### WHAT YOU ARE ASKED TO DO
Each entry below is to be duplicated verbatim.

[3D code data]
====
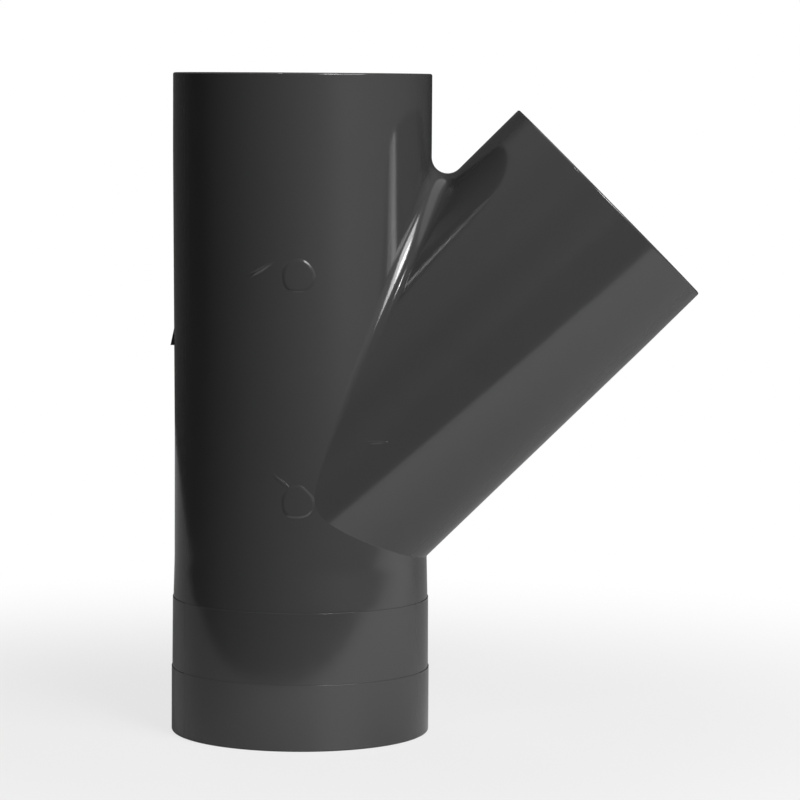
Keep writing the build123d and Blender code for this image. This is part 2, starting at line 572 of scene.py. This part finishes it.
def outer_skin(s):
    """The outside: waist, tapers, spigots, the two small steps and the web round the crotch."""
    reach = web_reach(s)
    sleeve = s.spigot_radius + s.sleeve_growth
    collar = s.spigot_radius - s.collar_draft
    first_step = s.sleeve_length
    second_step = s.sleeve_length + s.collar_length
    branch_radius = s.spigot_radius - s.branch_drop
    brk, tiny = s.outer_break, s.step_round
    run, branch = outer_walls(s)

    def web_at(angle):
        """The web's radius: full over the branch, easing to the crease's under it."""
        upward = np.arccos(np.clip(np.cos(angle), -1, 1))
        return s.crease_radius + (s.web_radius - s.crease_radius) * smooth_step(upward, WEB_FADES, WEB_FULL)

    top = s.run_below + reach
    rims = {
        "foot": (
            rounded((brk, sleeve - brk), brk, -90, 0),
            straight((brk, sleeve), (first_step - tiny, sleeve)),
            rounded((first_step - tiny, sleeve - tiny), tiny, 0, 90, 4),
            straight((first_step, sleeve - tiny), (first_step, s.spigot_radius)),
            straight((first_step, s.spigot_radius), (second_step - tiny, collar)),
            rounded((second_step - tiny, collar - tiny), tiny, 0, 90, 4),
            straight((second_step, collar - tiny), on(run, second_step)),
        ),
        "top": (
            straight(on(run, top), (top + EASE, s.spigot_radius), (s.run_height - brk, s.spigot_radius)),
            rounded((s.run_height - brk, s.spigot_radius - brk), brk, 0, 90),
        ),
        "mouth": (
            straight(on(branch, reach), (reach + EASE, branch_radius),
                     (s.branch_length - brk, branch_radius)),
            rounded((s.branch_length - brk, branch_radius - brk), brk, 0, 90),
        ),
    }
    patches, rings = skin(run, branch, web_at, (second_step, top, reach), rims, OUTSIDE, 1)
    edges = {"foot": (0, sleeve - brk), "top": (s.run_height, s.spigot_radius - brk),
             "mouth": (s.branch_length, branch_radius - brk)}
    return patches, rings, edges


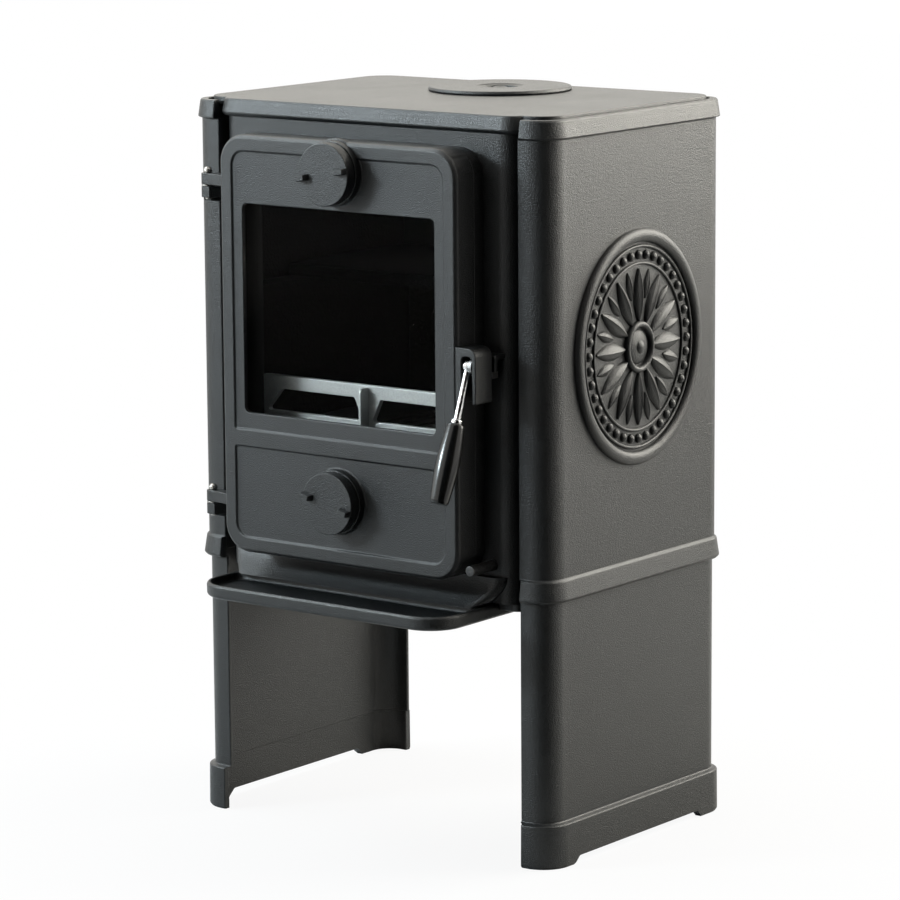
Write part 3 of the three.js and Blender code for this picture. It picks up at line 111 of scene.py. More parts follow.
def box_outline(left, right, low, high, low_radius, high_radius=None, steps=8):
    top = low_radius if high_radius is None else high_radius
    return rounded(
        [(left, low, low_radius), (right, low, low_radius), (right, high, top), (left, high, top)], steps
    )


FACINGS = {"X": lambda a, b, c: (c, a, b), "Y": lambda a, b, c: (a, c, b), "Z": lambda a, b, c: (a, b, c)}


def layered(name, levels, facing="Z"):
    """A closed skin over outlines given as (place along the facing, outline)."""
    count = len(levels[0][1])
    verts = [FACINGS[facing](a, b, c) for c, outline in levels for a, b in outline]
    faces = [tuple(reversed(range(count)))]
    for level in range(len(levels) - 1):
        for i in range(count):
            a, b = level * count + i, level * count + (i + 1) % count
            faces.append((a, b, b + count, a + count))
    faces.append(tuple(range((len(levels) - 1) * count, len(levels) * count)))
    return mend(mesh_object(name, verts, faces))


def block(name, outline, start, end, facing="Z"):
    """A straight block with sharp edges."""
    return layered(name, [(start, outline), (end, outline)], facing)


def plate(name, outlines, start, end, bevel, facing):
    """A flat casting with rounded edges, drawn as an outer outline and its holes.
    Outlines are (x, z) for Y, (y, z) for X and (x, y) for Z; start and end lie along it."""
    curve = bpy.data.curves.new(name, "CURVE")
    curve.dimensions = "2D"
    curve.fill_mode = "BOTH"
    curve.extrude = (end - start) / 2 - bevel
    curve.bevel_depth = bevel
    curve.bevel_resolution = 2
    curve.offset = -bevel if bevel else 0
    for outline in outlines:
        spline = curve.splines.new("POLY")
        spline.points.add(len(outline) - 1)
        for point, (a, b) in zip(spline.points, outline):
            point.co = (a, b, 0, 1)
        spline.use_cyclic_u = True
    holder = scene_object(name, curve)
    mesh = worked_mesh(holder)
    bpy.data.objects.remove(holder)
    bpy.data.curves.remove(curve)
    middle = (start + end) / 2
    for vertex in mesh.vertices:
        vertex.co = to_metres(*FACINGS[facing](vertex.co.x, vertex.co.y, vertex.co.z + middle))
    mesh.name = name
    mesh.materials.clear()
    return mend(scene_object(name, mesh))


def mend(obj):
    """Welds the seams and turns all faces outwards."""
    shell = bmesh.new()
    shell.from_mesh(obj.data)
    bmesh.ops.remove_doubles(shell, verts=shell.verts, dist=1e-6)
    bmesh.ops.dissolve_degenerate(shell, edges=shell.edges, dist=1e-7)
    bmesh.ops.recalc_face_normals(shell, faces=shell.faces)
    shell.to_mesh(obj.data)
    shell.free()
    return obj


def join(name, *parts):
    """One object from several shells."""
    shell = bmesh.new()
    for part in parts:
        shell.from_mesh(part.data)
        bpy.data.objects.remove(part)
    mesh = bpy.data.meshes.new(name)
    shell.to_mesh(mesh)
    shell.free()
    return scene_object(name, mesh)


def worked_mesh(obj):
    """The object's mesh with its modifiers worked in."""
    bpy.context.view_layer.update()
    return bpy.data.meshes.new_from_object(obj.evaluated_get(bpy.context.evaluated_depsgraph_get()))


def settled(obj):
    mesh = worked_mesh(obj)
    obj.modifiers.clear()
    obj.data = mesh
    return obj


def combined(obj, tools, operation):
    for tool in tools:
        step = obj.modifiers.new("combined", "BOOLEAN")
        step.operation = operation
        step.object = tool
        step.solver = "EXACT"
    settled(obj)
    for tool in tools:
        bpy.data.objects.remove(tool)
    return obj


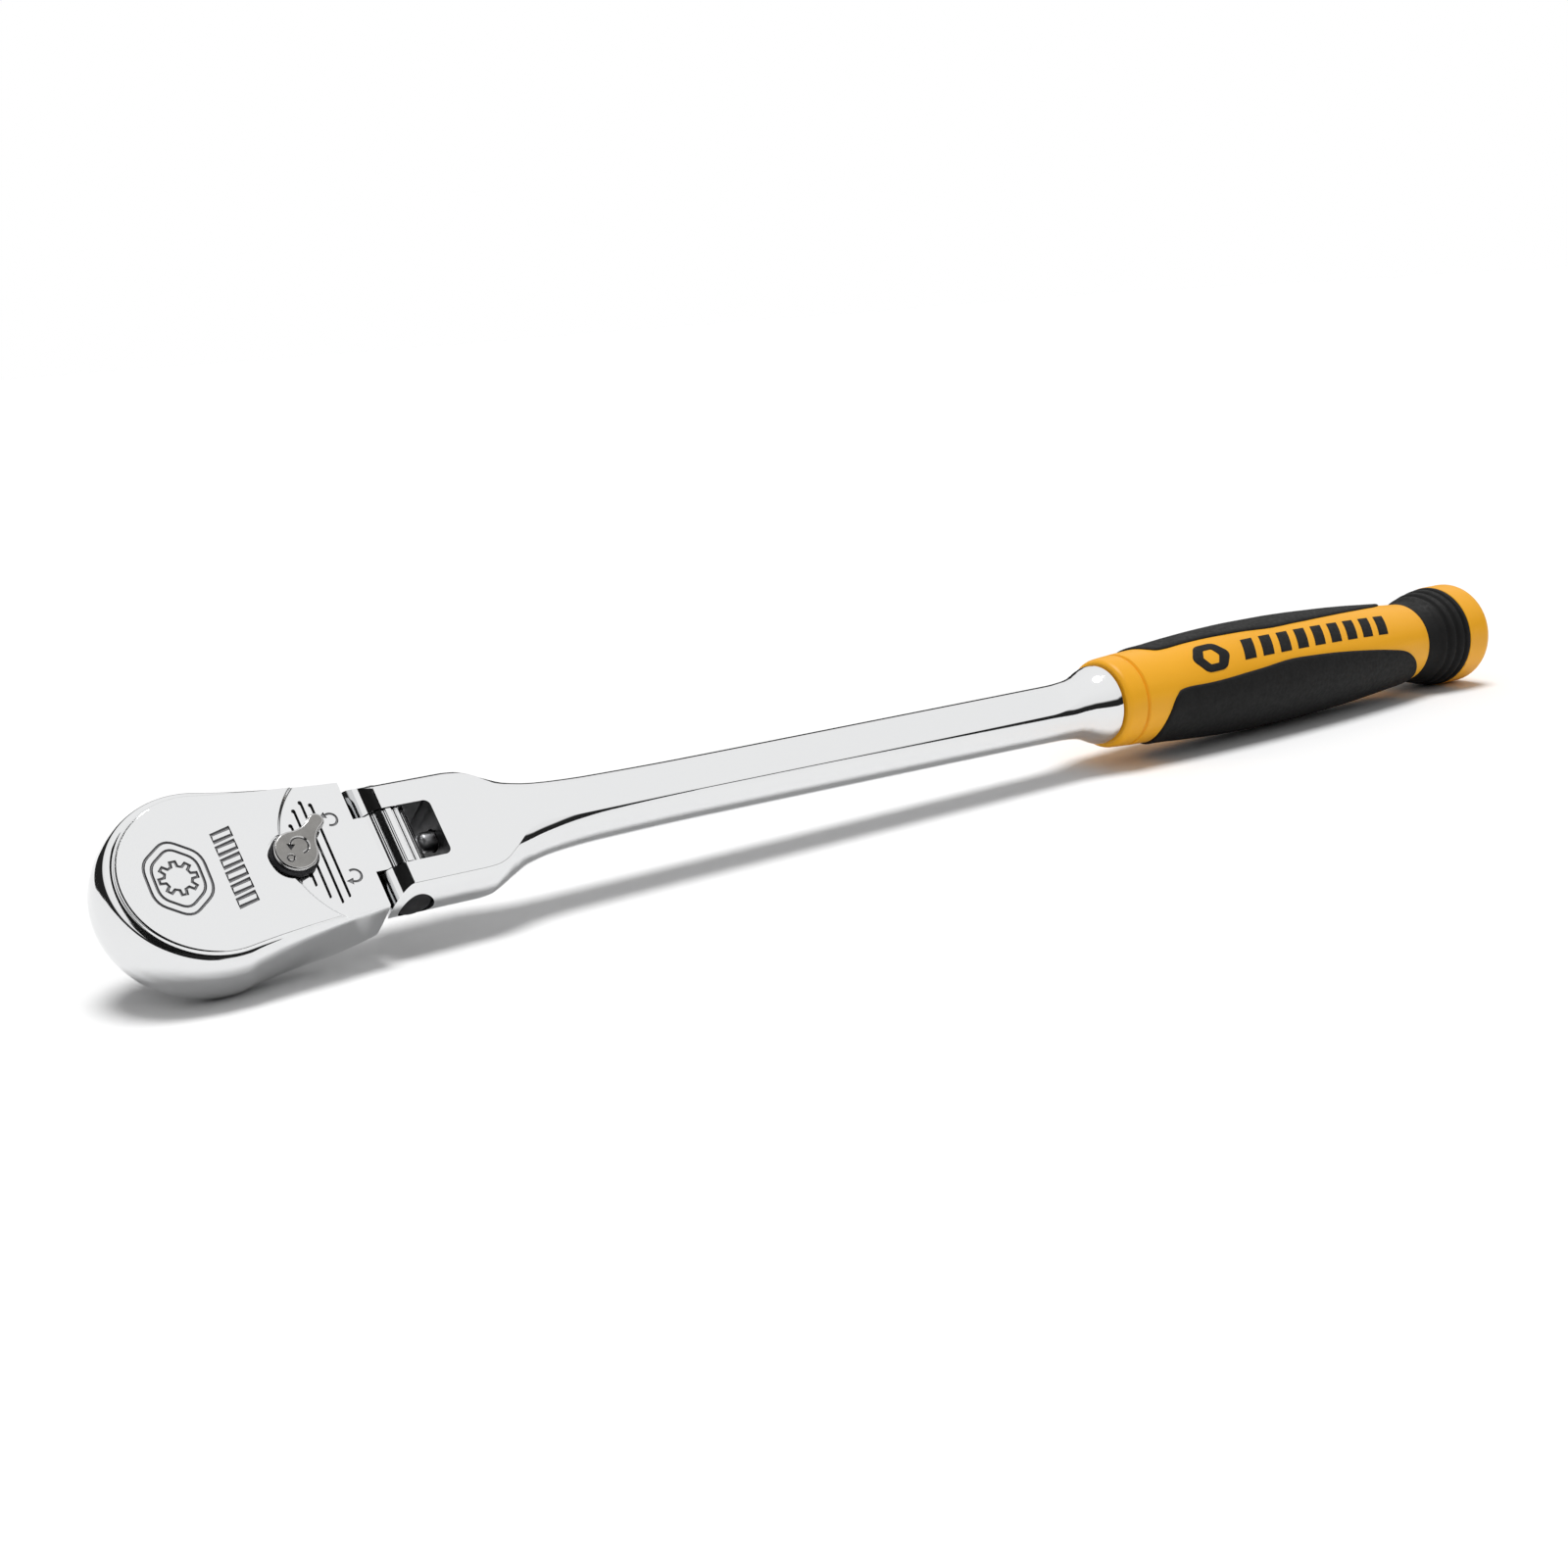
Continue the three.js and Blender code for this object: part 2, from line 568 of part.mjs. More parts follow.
====
### THE OUTPUT
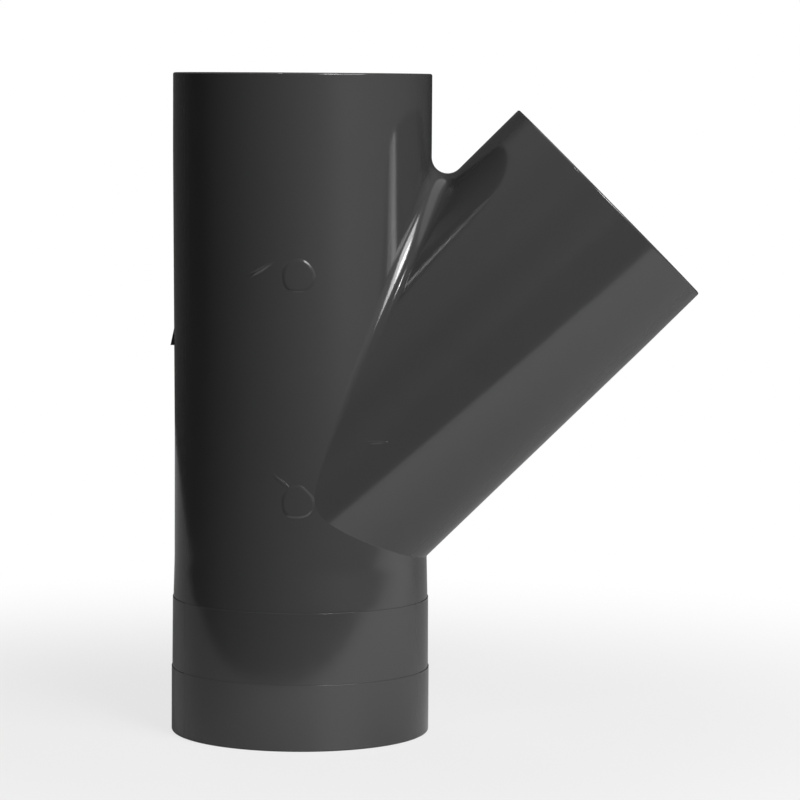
Keep writing the build123d and Blender code for this image. This is part 2, starting at line 572 of scene.py. This part finishes it.
def outer_skin(s):
    """The outside: waist, tapers, spigots, the two small steps and the web round the crotch."""
    reach = web_reach(s)
    sleeve = s.spigot_radius + s.sleeve_growth
    collar = s.spigot_radius - s.collar_draft
    first_step = s.sleeve_length
    second_step = s.sleeve_length + s.collar_length
    branch_radius = s.spigot_radius - s.branch_drop
    brk, tiny = s.outer_break, s.step_round
    run, branch = outer_walls(s)

    def web_at(angle):
        """The web's radius: full over the branch, easing to the crease's under it."""
        upward = np.arccos(np.clip(np.cos(angle), -1, 1))
        return s.crease_radius + (s.web_radius - s.crease_radius) * smooth_step(upward, WEB_FADES, WEB_FULL)

    top = s.run_below + reach
    rims = {
        "foot": (
            rounded((brk, sleeve - brk), brk, -90, 0),
            straight((brk, sleeve), (first_step - tiny, sleeve)),
            rounded((first_step - tiny, sleeve - tiny), tiny, 0, 90, 4),
            straight((first_step, sleeve - tiny), (first_step, s.spigot_radius)),
            straight((first_step, s.spigot_radius), (second_step - tiny, collar)),
            rounded((second_step - tiny, collar - tiny), tiny, 0, 90, 4),
            straight((second_step, collar - tiny), on(run, second_step)),
        ),
        "top": (
            straight(on(run, top), (top + EASE, s.spigot_radius), (s.run_height - brk, s.spigot_radius)),
            rounded((s.run_height - brk, s.spigot_radius - brk), brk, 0, 90),
        ),
        "mouth": (
            straight(on(branch, reach), (reach + EASE, branch_radius),
                     (s.branch_length - brk, branch_radius)),
            rounded((s.branch_length - brk, branch_radius - brk), brk, 0, 90),
        ),
    }
    patches, rings = skin(run, branch, web_at, (second_step, top, reach), rims, OUTSIDE, 1)
    edges = {"foot": (0, sleeve - brk), "top": (s.run_height, s.spigot_radius - brk),
             "mouth": (s.branch_length, branch_radius - brk)}
    return patches, rings, edges


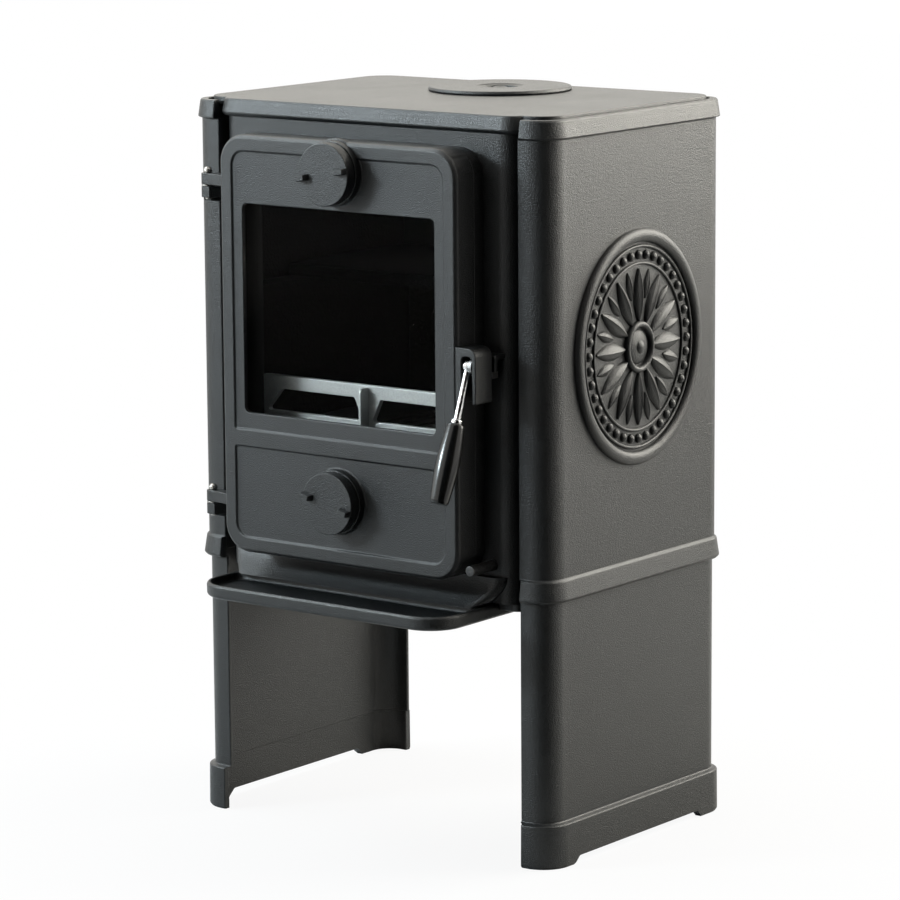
Write part 3 of the three.js and Blender code for this picture. It picks up at line 111 of scene.py. More parts follow.
def box_outline(left, right, low, high, low_radius, high_radius=None, steps=8):
    top = low_radius if high_radius is None else high_radius
    return rounded(
        [(left, low, low_radius), (right, low, low_radius), (right, high, top), (left, high, top)], steps
    )


FACINGS = {"X": lambda a, b, c: (c, a, b), "Y": lambda a, b, c: (a, c, b), "Z": lambda a, b, c: (a, b, c)}


def layered(name, levels, facing="Z"):
    """A closed skin over outlines given as (place along the facing, outline)."""
    count = len(levels[0][1])
    verts = [FACINGS[facing](a, b, c) for c, outline in levels for a, b in outline]
    faces = [tuple(reversed(range(count)))]
    for level in range(len(levels) - 1):
        for i in range(count):
            a, b = level * count + i, level * count + (i + 1) % count
            faces.append((a, b, b + count, a + count))
    faces.append(tuple(range((len(levels) - 1) * count, len(levels) * count)))
    return mend(mesh_object(name, verts, faces))


def block(name, outline, start, end, facing="Z"):
    """A straight block with sharp edges."""
    return layered(name, [(start, outline), (end, outline)], facing)


def plate(name, outlines, start, end, bevel, facing):
    """A flat casting with rounded edges, drawn as an outer outline and its holes.
    Outlines are (x, z) for Y, (y, z) for X and (x, y) for Z; start and end lie along it."""
    curve = bpy.data.curves.new(name, "CURVE")
    curve.dimensions = "2D"
    curve.fill_mode = "BOTH"
    curve.extrude = (end - start) / 2 - bevel
    curve.bevel_depth = bevel
    curve.bevel_resolution = 2
    curve.offset = -bevel if bevel else 0
    for outline in outlines:
        spline = curve.splines.new("POLY")
        spline.points.add(len(outline) - 1)
        for point, (a, b) in zip(spline.points, outline):
            point.co = (a, b, 0, 1)
        spline.use_cyclic_u = True
    holder = scene_object(name, curve)
    mesh = worked_mesh(holder)
    bpy.data.objects.remove(holder)
    bpy.data.curves.remove(curve)
    middle = (start + end) / 2
    for vertex in mesh.vertices:
        vertex.co = to_metres(*FACINGS[facing](vertex.co.x, vertex.co.y, vertex.co.z + middle))
    mesh.name = name
    mesh.materials.clear()
    return mend(scene_object(name, mesh))


def mend(obj):
    """Welds the seams and turns all faces outwards."""
    shell = bmesh.new()
    shell.from_mesh(obj.data)
    bmesh.ops.remove_doubles(shell, verts=shell.verts, dist=1e-6)
    bmesh.ops.dissolve_degenerate(shell, edges=shell.edges, dist=1e-7)
    bmesh.ops.recalc_face_normals(shell, faces=shell.faces)
    shell.to_mesh(obj.data)
    shell.free()
    return obj


def join(name, *parts):
    """One object from several shells."""
    shell = bmesh.new()
    for part in parts:
        shell.from_mesh(part.data)
        bpy.data.objects.remove(part)
    mesh = bpy.data.meshes.new(name)
    shell.to_mesh(mesh)
    shell.free()
    return scene_object(name, mesh)


def worked_mesh(obj):
    """The object's mesh with its modifiers worked in."""
    bpy.context.view_layer.update()
    return bpy.data.meshes.new_from_object(obj.evaluated_get(bpy.context.evaluated_depsgraph_get()))


def settled(obj):
    mesh = worked_mesh(obj)
    obj.modifiers.clear()
    obj.data = mesh
    return obj


def combined(obj, tools, operation):
    for tool in tools:
        step = obj.modifiers.new("combined", "BOOLEAN")
        step.operation = operation
        step.object = tool
        step.solver = "EXACT"
    settled(obj)
    for tool in tools:
        bpy.data.objects.remove(tool)
    return obj


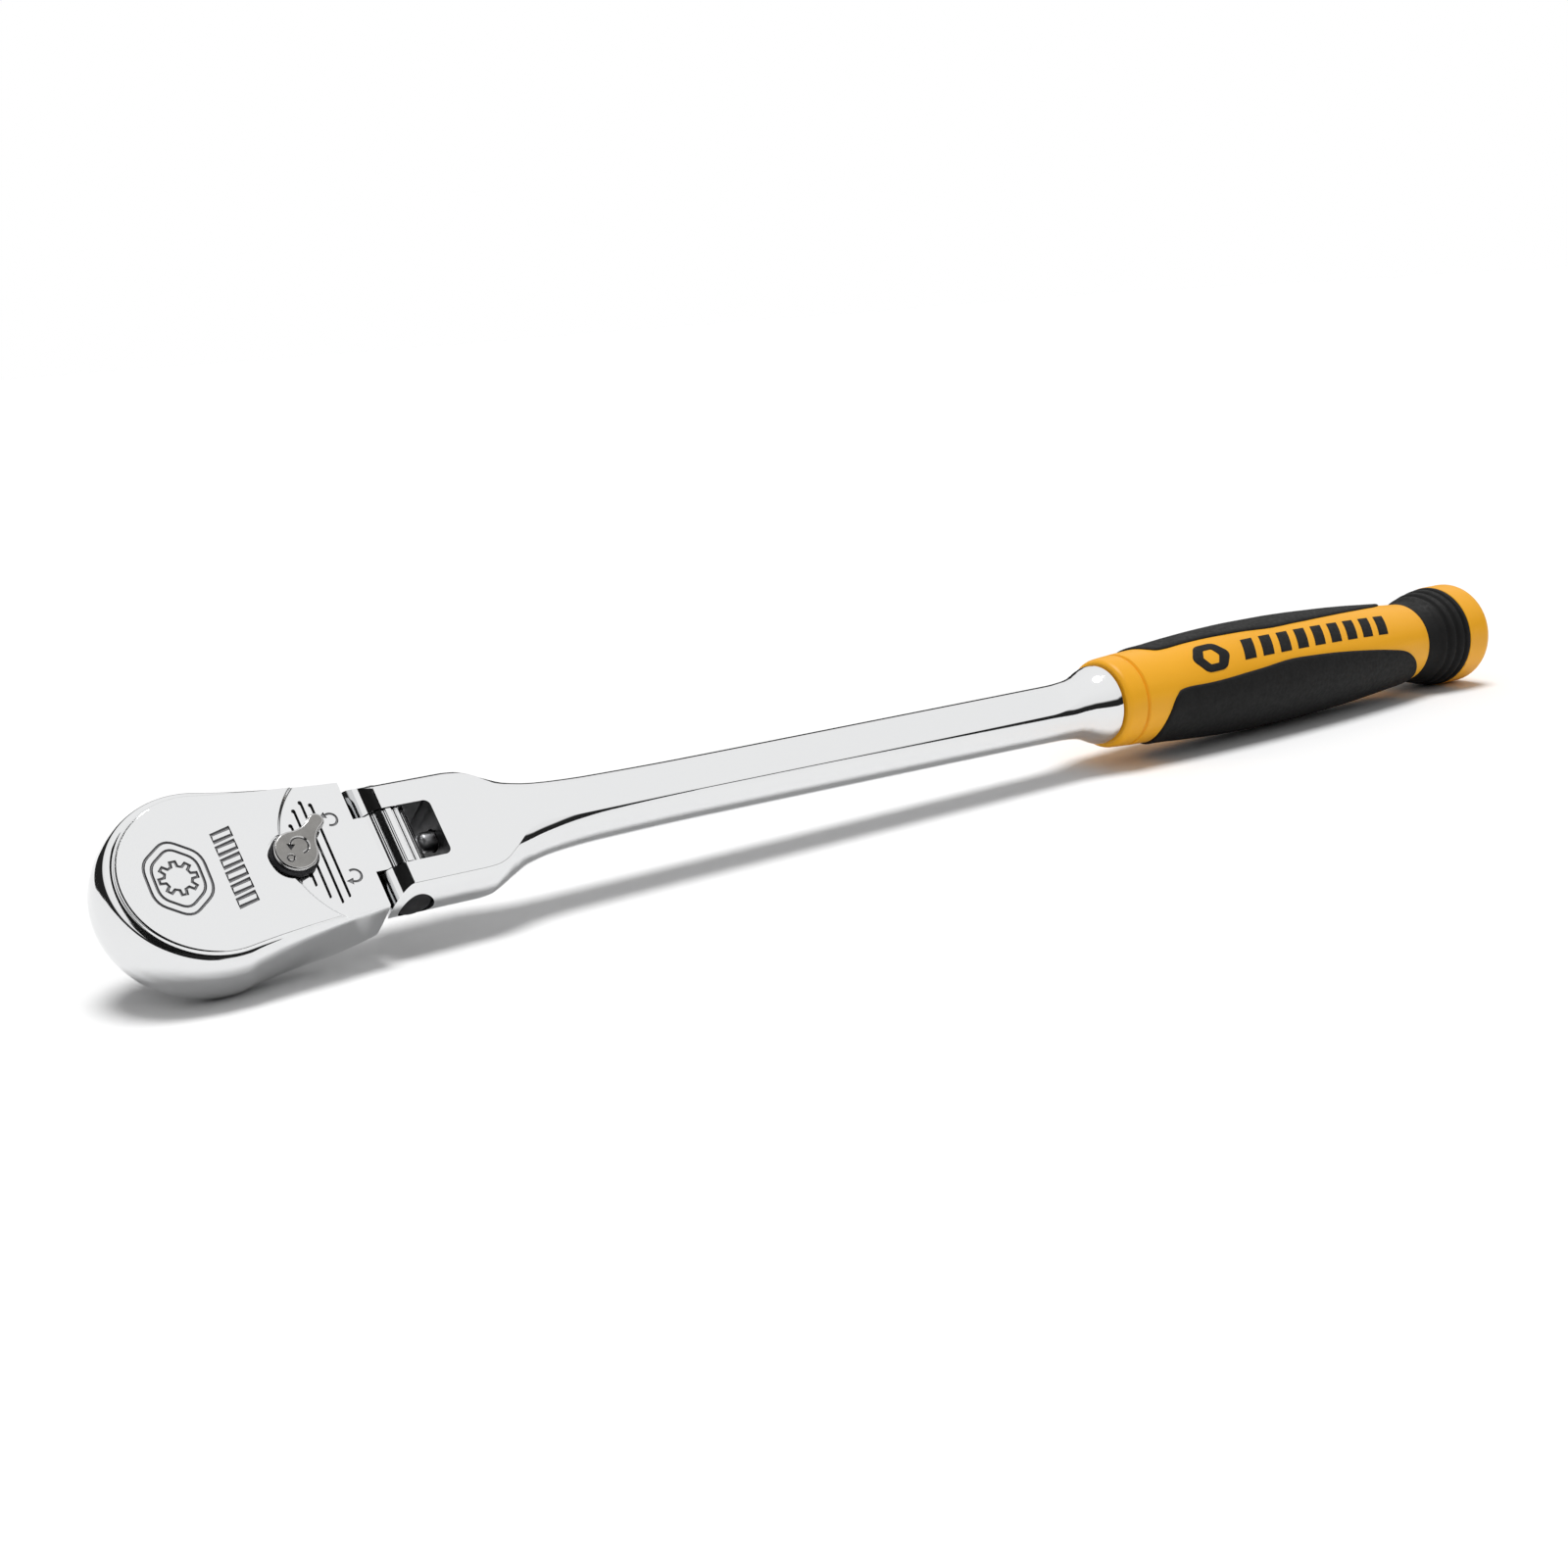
Continue the three.js and Blender code for this object: part 2, from line 568 of part.mjs. More parts follow.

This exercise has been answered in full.